Today, cutting-edge audit management solutions enable risk-based planning and scheduling, faster audit execution, automation of risk assessments, electronic work-paper management, implementation plans to resolve control issues, and risk visibility for organizational stakeholders. All these capabilities drive auditor efficiency and collaboration, simplify audit reporting, and reduce the need for training.

 

The Future of Internal Auditing

With risk management becoming an intrinsic part of good governance, organizations have been striving to identify the vast spectrum of risks across the organization, and devise ways to mitigate them. Implementing rigorous internal controls is not been enough by itself. IA must step in and offer assurance in this regard. This is where RBIAs come into play.

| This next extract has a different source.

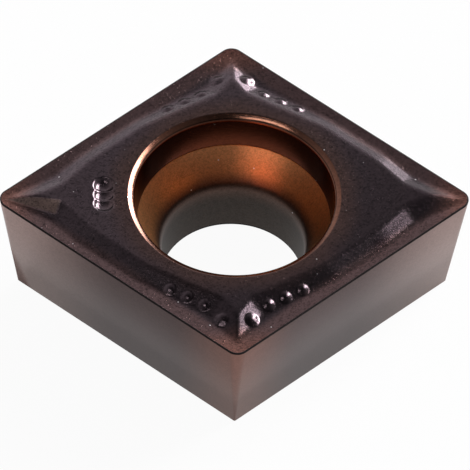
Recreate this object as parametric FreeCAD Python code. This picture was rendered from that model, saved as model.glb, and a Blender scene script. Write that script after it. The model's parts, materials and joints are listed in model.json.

Given how RBIA focuses more on objectives and high risk impact areas instead of simply examining internal controls, it may just be the tool of the future. RBIA necessitates developing audit mechanisms differently – by prioritizing issues, allocating resources more efficiently, and focusing audit effort on areas that need it the most. It emphasizes the need to evaluate risk exposure by soliciting inputs from the Board and Management. It also focuses on auditing and improving risk management processes, testing the reliability, integrity, and effectiveness of operational information, safeguarding assets, and sustaining compliance with laws, rules, and contracts.

 

Conclusion

IA has evolved remarkably to play a substantial role in enhancing businesses by introducing best practices and new approaches to risk detection and management. Given the changing risk landscape, IA needs not only the best technology solutions, but also, an understanding of RBIA in order to play a critical role in today’s business environment.